Subject: Re: ESA hearings
Date: Apr 25 09:33:31 1995
From: Don Baccus - donb at Rational.COM


> Brenda Senturia

> There was a good turnout of pro-Endangered Species people in Vancouver
> at the House Natural Resources Committee hearings today. About 300 from
> each side were admitted to the hearing and there were at least 300 more
> pro-ESA people outside (including me, though I finally did get in for
> an hour late in the hearings....). 5 of 22 'selected' speakers were
> pro-ESA. It was interesting to watch the legislative 'process' being
> used to support a particular position. Incidently, no Democratic
> members of the Natural Resources Committee were there (boycotting the
> hearings?)

Yes, the Dems boycotted the hearings. Rep. Vento - long a friend
on timber issues - went to the first few but has refused to go to
any more due to the "the obvious intent of the committee to
re-write the ESA" (guess he's too polite to say "rape the ESA").

The others didn't even bother going to any of them.

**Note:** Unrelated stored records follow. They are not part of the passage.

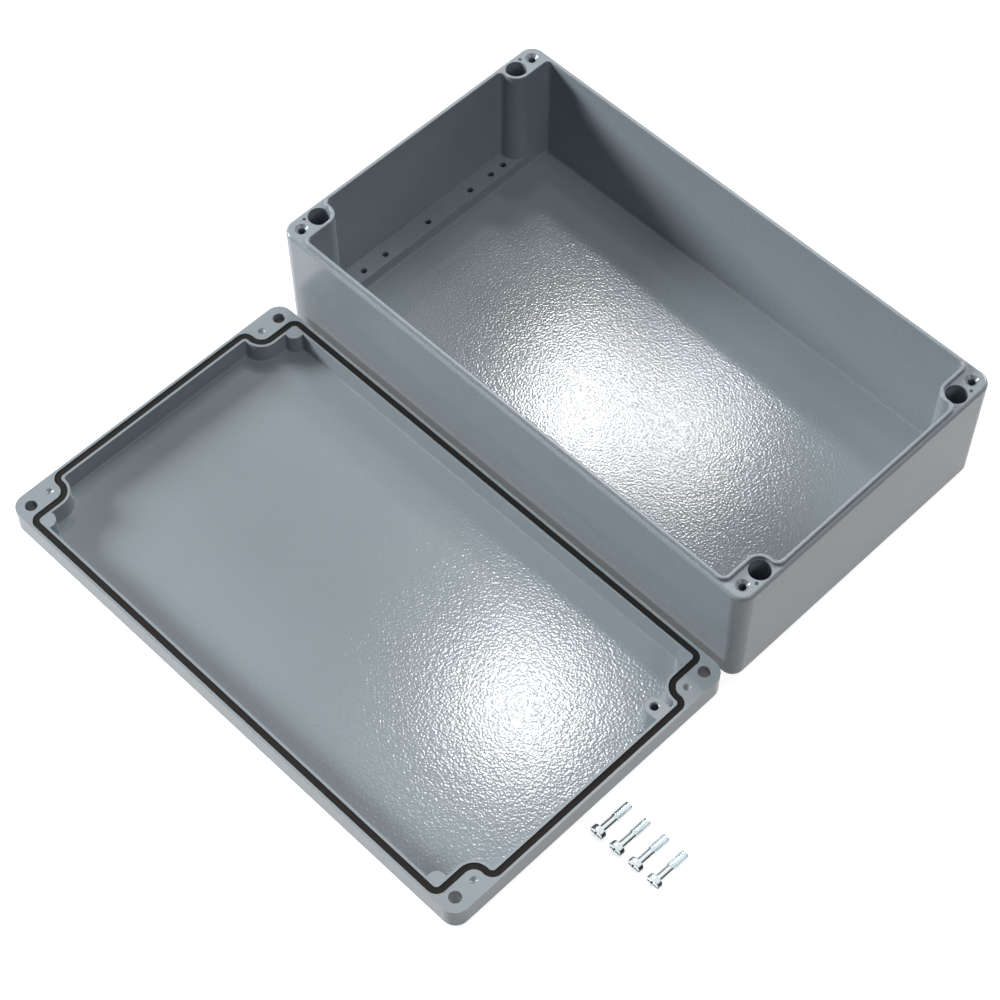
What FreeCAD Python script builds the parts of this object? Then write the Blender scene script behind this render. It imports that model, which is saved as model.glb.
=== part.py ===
import FreeCAD, Part
import math
import os
import Sketcher

# Die cast aluminium box, 400 x 230 x 110 mm when closed, laid out open.
# The base stands at the origin with its open side up. The lid lies inside up beside it,
# with its gasket in the groove, and the four lid screws lie in a row at the lid's end.
# +X is the long side, +Y points away from the lid, +Z is up, in millimetres.

doc = FreeCAD.newDocument("DieCastBox")
sheet = doc.addObject("Spreadsheet::Sheet", "Sizes")

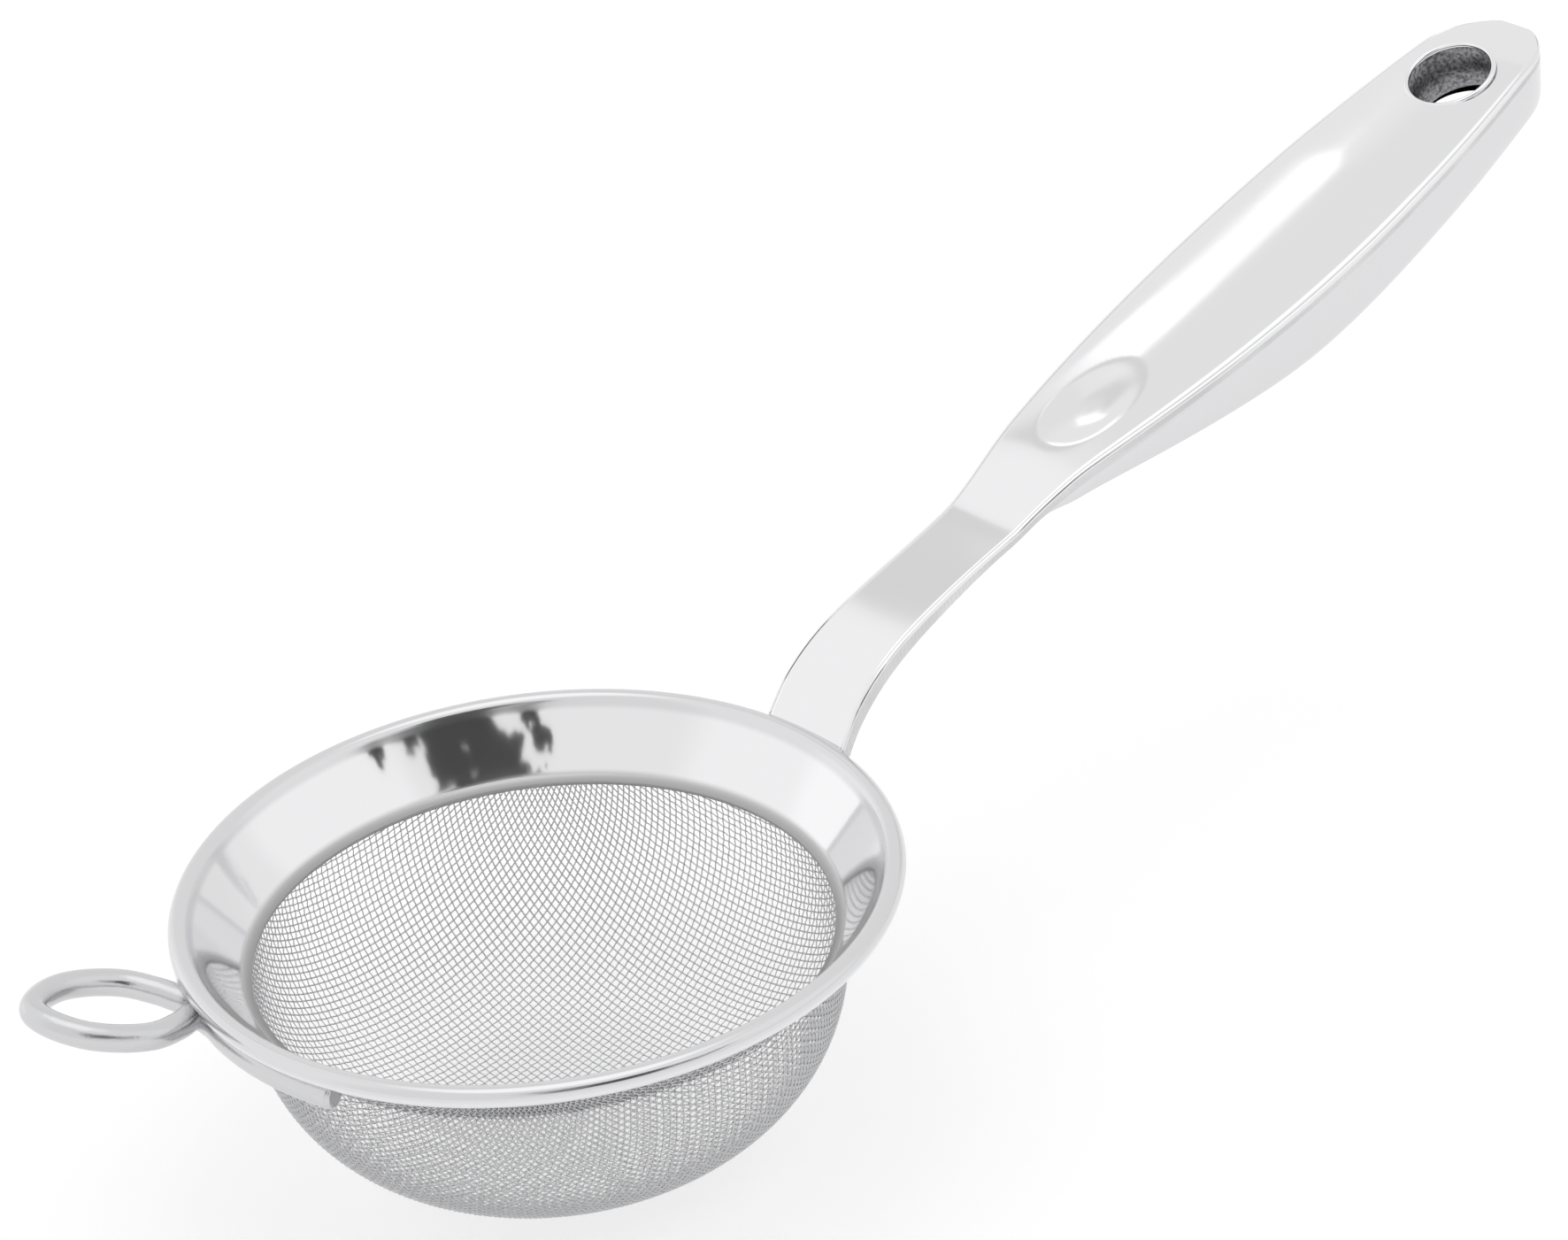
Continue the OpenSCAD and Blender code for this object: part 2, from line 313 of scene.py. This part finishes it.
def weave_family(surface, net, first, lines):
    """Tubes of some wires of one family. first tells which of the two, so they interlace."""
    sides, shortest = 4, 3
    points, faces, count = [], [], 0
    half = net.shape[0] // 2
    for line in lines:
        uv = net[line] if first else net[:, line]
        inside = np.isfinite(uv[:, 0]) & (np.hypot(uv[:, 0], uv[:, 1]) < surface.end)
        where = np.flatnonzero(inside)
        if len(where) < shortest:
            continue
        # A wire that leaves the disc and comes back is two wires
        for run in np.split(where, np.flatnonzero(np.diff(where) > 1) + 1):
            if len(run) < shortest:
                continue
            nodes = uv[run]
            swing = np.where((run + line + half + (0 if first else 1)) % 2 == 0, 1.0, -1.0)
            middle = (nodes[:-1] + nodes[1:]) / 2
            path_uv = np.empty((2 * len(run) - 1, 2))
            path_uv[0::2], path_uv[1::2] = nodes, middle
            lift = np.zeros(len(path_uv))
            lift[0::2] = swing * CRIMP
            normal = surface.normal(path_uv)
            path = surface.point(path_uv) + normal * lift[:, None]
            tangent = unit(np.gradient(path, axis=0))
            across = unit(np.cross(normal, tangent))
            ring = tube_between(path, across, np.cross(tangent, across), WIRE_R, sides)
            points.append(ring.reshape(-1, 3))
            faces += grid_faces(len(path), sides, False, True, count)
            count += ring.shape[0] * sides
    return np.vstack(points), faces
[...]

Several of us had fun talking to timber workers. The fella I talked
to most strongly believes that we should harvest westside forests at
"below sustainable" level to make up for the "rape of the seventies
and eighties" - his words, not mine. He seemed unaware that industry
leaders are, of course, asking for much, much more harvest than
that. And he opposes the ESA. It was an interesting talk, as I
ended up feeling that he was fairly open minded (actually got him
to admit that the government ought to follow the law, even laws
he disagreed with, when we discussed environmental suits).

It is an interesting point of view: admitting the industry has
sinned greatly in the past, but expressing great trust in the
industry's willingness to change in the future.

On a personal level, there is probably much truth in that point of
view, but Big Timber ain't the little guy, and therein lies the
big problem. Trust Big Timber? Not me.

Where are the Wobblies when we need them? :)

Several other timber folk I chatted with seemed relatively open-minded.
Relative to the timber rally in downtown Portland I attended several
years ago, I should say. Another decade or so and who knows, they
may actually "get it".

Though by then our forests will have really "gotten it" - the shaft,
that is, if the current political climate remains in force.